Juxtaposed with the transitions between present and future, Bendis challenges artist Scott Godlewski who proves up to the task of boldly illustrating the origin of Kala Lour, the Gold Lantern.  The coloring of Ryan Cody helps Gold Lantern pop off the page with the vibrancy that the character deserves.  Curiously, Kala Lour was appointed a wielder of the Gold Lantern ring despite being visually blind.  He was chosen for his ethical and moral code and for his distinct rejection of the idea of a military code that is often (fairly or unfairly) associated with the original Green Lantern Corps. 

Bendis does manage to imply a few judgments about climate change and particularly air quality in comparing the present and the future and even has Wonder Woman smile as she comments to Naomi about how bright the future appears.  However, I wonder if Diana’s opinion would change with the knowledge possessed by LOSH readers that 21st Century Earth is destined to be destroyed in 1000 years and that the air she is breathing is  produced in part from a newly constructed planet given the name “New Earth” and magically imbued with oceans from Aquaman’s Trident?  But I digress.

This issue was largely set up, and Bendis does a good job putting the pieces in place, moving the characters into various settings on his chessboard.  I do not imagine being made privy to any secrets about the Great Darkness.  That is more likely to be played out by Joshua Williamson in the upcoming Death of the Justice League (in Justice League #75) and this summer’s Dark Crisis.  Regardless, I enjoy the background information on Kala Lour, and the future Guardians referred to as the Elders.  I wonder what impact if any, the Gold Lantern (and/or future GL Corps) will have on the Great Darkness threat.  I could make some comments about dialogue and how out of place some of it feels uttered from specific characters, but I forgive in that regard as I am more focused on where this plot may take us. 

Wonder Woman observes that in the 31st Century, the future is bright while Naomi wonders how she will be a Queen.

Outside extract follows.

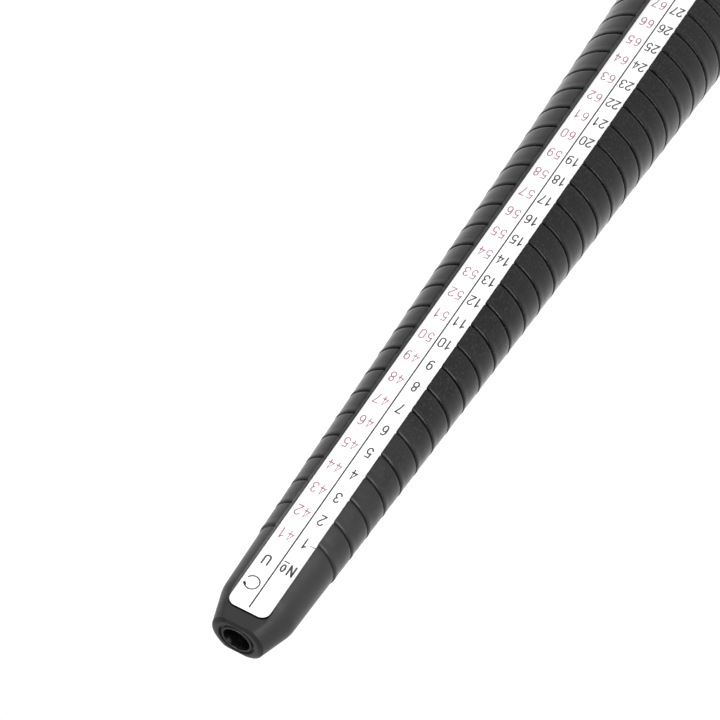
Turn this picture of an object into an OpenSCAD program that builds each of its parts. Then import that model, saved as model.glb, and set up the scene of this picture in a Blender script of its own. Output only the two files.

Batman, Black Adam, Brainiac-5, and everyone else confront a blackness that is hard to miss.  So far, no specific enemy is identified other than a dark cloud in two different centuries, leaving readers to speculate about connections to a dark crisis or perhaps a more minor scale threat meant to highlight the powers of a blind Gold Lantern.  Either way, I am curious as to where this is going.  Color me Gold.

Bits and Pieces:

Justice League vs. The Legion of Super-Heroes #2 continues to set things up but in a good way.  At the same time, I wonder what Bendis will be allowed to reveal by the end.  While some of the dialogue throws off the characterizations in the book, it looks great and has enough going on to keep me curious.